ROTORUA families may have to pay more for funerals.
The Rotorua District Council wants local funeral directors to collect burial fees on its behalf.
The fees - which range from $1200 to $1800 - are charged for burials, cremations, disposing of ashes and purchasing plots.
Grieving families are billed for these fees by their funeral director - on behalf of the council - and pay the money to the council.
However, the council is owed $38,000 in fees and wants funeral directors to collect the money in an attempt to avoid bad debt.
Sceptical funeral directors say the bad debt problem will simply move from the council to funeral directors.
One funeral director estimates the proposal will result in families paying a $100 operating fee, and a $1200 to $1800 deposit before funerals proceed.
Burial fees are charged on top of the average cost of a funeral of $6500.
Rotorua funeral directors plan to fight the change which councillors at a Parks and Reserves Committee meeting have voted in favour of.
The move still needs to be signed off by the full council.
Keith Osborne, one of Rotorua's four funeral directors, told the Daily Post he could not understand the council's reasoning.
Funeral directors were already having to write off up to $80,000 a year in bad debts, he said.
Mr Osborne said if funeral directors were held responsible for collecting the council-imposed fees they would have to collect more than $160,000 a year.
Even if 10 or 20 per cent of that amount became "bad debt" that was a lot of money for a private business to cover, he said.
The council cannot legally refuse to provide burial and cremation services.
However, Mr Osborne questioned what would happen if a funeral director ran into financial difficulties and could not afford to pay the council-imposed fees.
"Is the council going to refuse a family a burial or cremation?"

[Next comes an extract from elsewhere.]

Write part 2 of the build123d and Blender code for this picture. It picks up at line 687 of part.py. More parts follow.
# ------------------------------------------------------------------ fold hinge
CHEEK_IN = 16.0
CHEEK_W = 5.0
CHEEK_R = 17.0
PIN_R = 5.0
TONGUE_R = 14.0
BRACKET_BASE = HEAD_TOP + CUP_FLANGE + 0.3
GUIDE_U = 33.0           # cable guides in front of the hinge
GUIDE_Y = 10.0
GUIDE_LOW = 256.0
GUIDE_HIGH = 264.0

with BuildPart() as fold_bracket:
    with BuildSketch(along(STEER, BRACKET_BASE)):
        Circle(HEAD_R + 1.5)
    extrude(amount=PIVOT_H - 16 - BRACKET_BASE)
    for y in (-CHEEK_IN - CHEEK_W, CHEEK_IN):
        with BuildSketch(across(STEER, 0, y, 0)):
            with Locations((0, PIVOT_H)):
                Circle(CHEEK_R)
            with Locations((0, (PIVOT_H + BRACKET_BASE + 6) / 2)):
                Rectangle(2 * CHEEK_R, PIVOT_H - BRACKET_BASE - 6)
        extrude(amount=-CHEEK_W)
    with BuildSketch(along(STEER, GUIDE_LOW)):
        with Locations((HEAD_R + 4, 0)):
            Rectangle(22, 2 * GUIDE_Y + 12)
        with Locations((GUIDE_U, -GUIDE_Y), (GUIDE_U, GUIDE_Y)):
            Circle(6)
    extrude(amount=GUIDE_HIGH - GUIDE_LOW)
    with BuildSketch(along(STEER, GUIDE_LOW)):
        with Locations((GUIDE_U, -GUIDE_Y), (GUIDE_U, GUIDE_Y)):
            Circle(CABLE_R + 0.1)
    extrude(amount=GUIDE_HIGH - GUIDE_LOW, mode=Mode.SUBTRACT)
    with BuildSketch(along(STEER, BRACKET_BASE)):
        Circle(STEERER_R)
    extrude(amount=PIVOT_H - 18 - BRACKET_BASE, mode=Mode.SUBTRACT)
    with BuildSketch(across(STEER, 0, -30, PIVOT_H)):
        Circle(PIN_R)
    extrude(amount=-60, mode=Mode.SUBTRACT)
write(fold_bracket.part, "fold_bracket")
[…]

Mr Osborne said a $100 "operating" fee was likely, and a $1200 to $1800 deposit - to cover burial costs - would be necessary. People would have to pay more to cover those who were not paying up.
Mr Osborne said he was disappointed by the lack of consultation.

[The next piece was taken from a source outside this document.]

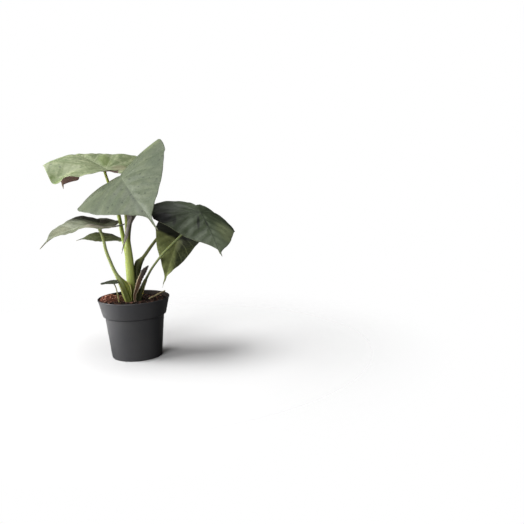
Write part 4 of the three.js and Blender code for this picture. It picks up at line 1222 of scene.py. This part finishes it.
class ELEPHANT_EAR_OT_chips(bpy.types.Operator):
    """Scatter coir chips and fibres over the soil, rust red and heaped at the left."""

    bl_idname = "elephant_ear.chips"
    bl_label = "Chips and fibres"

    def execute(self, context):
        sizes = context.scene.elephant_ear_sizes
        dice = random.Random(11)
        bm = bmesh.new()
        tint = bm.verts.layers.float_vector.new("tint")
        made = 0
        while made < sizes.chips:
            length = sizes.chip_length / MM * dice.uniform(0.35, 1.0)
            spread = (SOIL_INNER - 0.55 * length) * math.sqrt(dice.random())
            angle = dice.uniform(-math.pi, math.pi)
            x, y = spread * math.cos(angle), spread * math.sin(angle)
            if not clear_of_stalks(x, y, 0.4 * length):
                continue
            made += 1
            heap = heap_at(x, y)
            level = soil_height(x, y) + dice.uniform(-0.6, 0.9) + 2.2 * heap * dice.random()
            self.chip(bm, tint, dice, (x, y, level), length * (1 - 0.4 * heap), heap)
        for _ in range(sizes.fibres):
            self.fibre(bm, tint, dice)
        make_piece("coir_chips", bm, [chip_material()])
        return {"FINISHED"}

    def chip(self, bm, tint, dice, place, length, heap):
        """One flat splinter: a stretched ball of eighty faces, squared off and knocked about."""
        made = bmesh.ops.create_icosphere(bm, subdivisions=2, radius=0.5)["verts"]
        width, thickness = length * dice.uniform(0.3, 0.6), length * dice.uniform(0.14, 0.3)
        shape = Matrix.Diagonal((length, width, thickness, 1))
        tumble = Matrix.Rotation(dice.uniform(0, math.tau), 4, "Z")
        tumble = tumble @ Matrix.Rotation(dice.gauss(0, 0.4), 4, "X")
        knocks = Vector((dice.random(), dice.random(), dice.random())) * 50
        redness = min(1, max(1.3 * heap + dice.uniform(-0.15, 0.1), 0.45 * (dice.random() < 0.12)))
        shade = (redness, dice.random(), 0)
        flat = 0.36
        for vertex in made:
            squared = Vector([max(-flat, min(flat, c)) for c in vertex.co])
            knocked = squared * (1 + 0.5 * noise.noise(vertex.co * 3 + knocks))
            vertex.co = (tumble @ shape @ knocked + Vector(place)) * MM
            vertex[tint] = shade

    def fibre(self, bm, tint, dice):
        """One loose coir fibre: a long thin spindle, bent over the soil."""
        radius, farthest = 0.28, 46
        angle, spread = dice.uniform(-math.pi, math.pi), farthest * math.sqrt(dice.random())
        heading, length = dice.uniform(0, math.tau), dice.uniform(6, 15)
        bend = dice.uniform(-0.12, 0.12)
        centre = Vector((spread * math.cos(angle), spread * math.sin(angle), 0))
        if not clear_of_stalks(centre.x, centre.y, 3):
            return
        shade = (dice.uniform(0, 0.7), dice.uniform(0.5, 1), 0)
        for vertex in bmesh.ops.create_uvsphere(bm, u_segments=5, v_segments=10, radius=1)["verts"]:
            run = vertex.co.z * length / 2
            way = heading + bend * run
            x = centre.x + run * math.cos(way) + radius * vertex.co.x * -math.sin(way)
            y = centre.y + run * math.sin(way) + radius * vertex.co.x * math.cos(way)
            arch = 1.4 * (1 - vertex.co.z**2)
            reach = min(1, (SOIL_INNER - 1.5) / max(1, math.hypot(x, y)))
            x, y = x * reach, y * reach
            vertex.co = Vector((x, y, soil_height(x, y) + 0.6 + arch + radius * vertex.co.y)) * MM
            vertex[tint] = shade


# Stage

def aim(thing, place, target):
    """Stands a light or camera at place and turns it to look at target."""
    thing.location = place
    thing.rotation_euler = (Vector(target) - Vector(place)).to_track_quat("-Z", "Y").to_euler()


class ELEPHANT_EAR_OT_stage(bpy.types.Operator):
    """Set up the pale floor, the soft studio light and the camera."""

    bl_idname = "elephant_ear.stage"
    bl_label = "Stage"

    def execute(self, context):
        self.floor()
        self.surround(context.scene)
        # Place, aim and size in metres, and watts
        middle = (0, 0, 0.18)
        self.softbox("left_softbox", (-1.25, -0.1, 0.55), middle, (1.2, 1.1), 26)
        self.softbox("front_softbox", (-0.45, -1.45, 0.75), middle, (0.9, 0.9), 14)
        self.softbox("ceiling_softbox", (-0.2, 0.1, 1.8), middle, (1.3, 1.1), 18)
        self.camera(context.scene)
        context.scene.view_settings.view_transform = "Standard"
        context.scene.view_settings.look = "None"
        return {"FINISHED"}

    def floor(self):
        """A round pale floor, painted matt, that fades into the white surround. The camera sees it
        pale all over, and it throws less light on the plant from the right."""
        radius = 2.5
        material, tree, shader = start_material("floor_matt_paint", Roughness=0.9, Specular_IOR_Level=0.1)
        seen = add(tree, "ShaderNodeLightPath")
        place = add(tree, "ShaderNodeTexCoord").outputs["Object"]
        parts = add(tree, "ShaderNodeSeparateXYZ", inputs={0: place})
        grey = lay_over(
            tree, solid("606060"), solid("f4f4f4"), parts.outputs["X"], (-0.05, -0.2), (0, 1))
        paint = add(tree, "ShaderNodeMix", RGBA,
                    {MIX_FACTOR: seen.outputs["Is Camera Ray"], MIX_A: grey, MIX_B: solid("f4f4f4")})
        tree.links.new(paint.outputs[MIX_RESULT], shader.inputs["Base Color"])
        off = add(tree, "ShaderNodeVectorMath", {"operation": "LENGTH"}, {0: place})
        fade = add(tree, "ShaderNodeMapRange", SMOOTH,
                   {"Value": off.outputs["Value"], 1: 0.1, 2: 0.55})
        clear = add(tree, "ShaderNodeBsdfTransparent")
        both = add(tree, "ShaderNodeMixShader",
                   inputs={0: fade.outputs[0], 1: shader.outputs[0], 2: clear.outputs[0]})
        output = next(n for n in tree.nodes if n.type == "OUTPUT_MATERIAL")
        tree.links.new(both.outputs[0], output.inputs["Surface"])
        bm = bmesh.new()
        bmesh.ops.create_circle(bm, cap_ends=True, segments=64, radius=radius)
        bmesh.ops.translate(bm, verts=bm.verts, vec=(0, 0, -0.1 * MM))
        floor = make_object("floor", bm)
        floor.data.materials.append(material)

    def surround(self, scene):
        """White where the camera looks past the floor, and for the plant a dim glow that fades to
        the right."""
        world = bpy.data.worlds.new("white_surround")
        world.use_nodes = True
        tree = world.node_tree
        tree.nodes.clear()
        ray = add(tree, "ShaderNodeLightPath")
        way = add(tree, "ShaderNodeTexCoord")
        parts = add(tree, "ShaderNodeSeparateXYZ", inputs={0: way.outputs["Generated"]})
        from_left = add(tree, "ShaderNodeMapRange", SMOOTH,
                        {"Value": parts.outputs["X"], 1: 0.4, 2: -0.9, 3: 0.03, 4: 0.35})
        glow = add(tree, "ShaderNodeBackground",
                   inputs={"Color": solid("ffffff"), "Strength": from_left.outputs[0]})
        seen = add(tree, "ShaderNodeBackground", inputs={"Color": solid("ffffff"), "Strength": 1.0})
        both = add(tree, "ShaderNodeMixShader",
                   inputs={0: ray.outputs["Is Camera Ray"], 1: glow.outputs[0], 2: seen.outputs[0]})
        add(tree, "ShaderNodeOutputWorld", inputs={"Surface": both.outputs[0]})
        scene.world = world

    def softbox(self, name, place, target, size, watts):
        light = bpy.data.lights.new(name, "AREA")
        light.shape = "RECTANGLE"
        light.size, light.size_y = size
        light.energy = watts
        holder = bpy.data.objects.new(name, light)
        bpy.context.scene.collection.objects.link(holder)
        holder.visible_camera = False
        aim(holder, place, target)

    def camera(self, scene):
        """The camera looks a little down at the plant and leans a little, as the photographer did."""
        forward = Vector((0, math.cos(CAMERA_PITCH), -math.sin(CAMERA_PITCH)))
        level = Vector((1, 0, 0))
        upright = level.cross(forward)
        right = level * math.cos(CAMERA_LEAN) - upright * math.sin(CAMERA_LEAN)
        up = level * math.sin(CAMERA_LEAN) + upright * math.cos(CAMERA_LEAN)
        data = bpy.data.cameras.new("camera")
        data.lens = CAMERA_LENS
        camera = bpy.data.objects.new("camera", data)
        scene.collection.objects.link(camera)
        turned = Matrix((right, up, -forward)).transposed()
        camera.matrix_world = Matrix.Translation(CAMERA_PLACE) @ turned.to_4x4()
        scene.camera = camera


OPERATORS = (
    ELEPHANT_EAR_OT_pot, ELEPHANT_EAR_OT_soil, ELEPHANT_EAR_OT_chips, ELEPHANT_EAR_OT_stalks,
    ELEPHANT_EAR_OT_leaves, ELEPHANT_EAR_OT_bract, ELEPHANT_EAR_OT_dry_stalk, ELEPHANT_EAR_OT_stage,
)


class ELEPHANT_EAR_PT_panel(bpy.types.Panel):
    """Lists the pieces of the plant with their sizes and colours."""

    bl_label = "Elephant Ear"
    bl_idname = "ELEPHANT_EAR_PT_panel"
    bl_space_type = "VIEW_3D"
    bl_region_type = "UI"
    bl_category = "Elephant Ear"

    def draw(self, context):
        for operator in OPERATORS:
            self.layout.operator(operator.bl_idname)
        for group in (context.scene.elephant_ear_sizes, context.scene.elephant_ear_colours):
            for name in group.bl_rna.properties.keys():
                if name not in ("rna_type", "name"):
                    self.layout.prop(group, name)


CLASSES = (ElephantEarSizes, ElephantEarColours, *OPERATORS, ELEPHANT_EAR_PT_panel)


def register():
    for cls in CLASSES:
        bpy.utils.register_class(cls)
    bpy.types.Scene.elephant_ear_sizes = bpy.props.PointerProperty(type=ElephantEarSizes)
    bpy.types.Scene.elephant_ear_colours = bpy.props.PointerProperty(type=ElephantEarColours)


def unregister():
    del bpy.types.Scene.elephant_ear_colours
    del bpy.types.Scene.elephant_ear_sizes
    for cls in reversed(CLASSES):
        bpy.utils.unregister_class(cls)


def main():
    register()
    bpy.ops.elephant_ear.pot()
    bpy.ops.elephant_ear.soil()
    bpy.ops.elephant_ear.chips()
    bpy.ops.elephant_ear.stalks()
    bpy.ops.elephant_ear.leaves()
    bpy.ops.elephant_ear.bract()
    bpy.ops.elephant_ear.dry_stalk()
    bpy.ops.elephant_ear.stage()
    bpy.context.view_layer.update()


if __name__ == "__main__":
    main()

Council staff only had one meeting with funeral directors earlier in the year.
He was also upset that he was informed less than an hour before the committee meeting that the issue was to be voted on.
Mr Osborne planned to meet with other funeral directors to lobby councillors to change their minds before next month's full council meeting.
Richard Bennison, of Grays Funeral Services, said the council's decision was "absolutely unfair".
He planned to fight it.
"We are already writing $40,000 to $60,000 off in bad debt each year," he said.
"If we are going to have another $20,000 to $30,000 in bad debt it doesn't make the business viable."
He expected funeral directors would have to borrow money to pay council fees if families did not pay.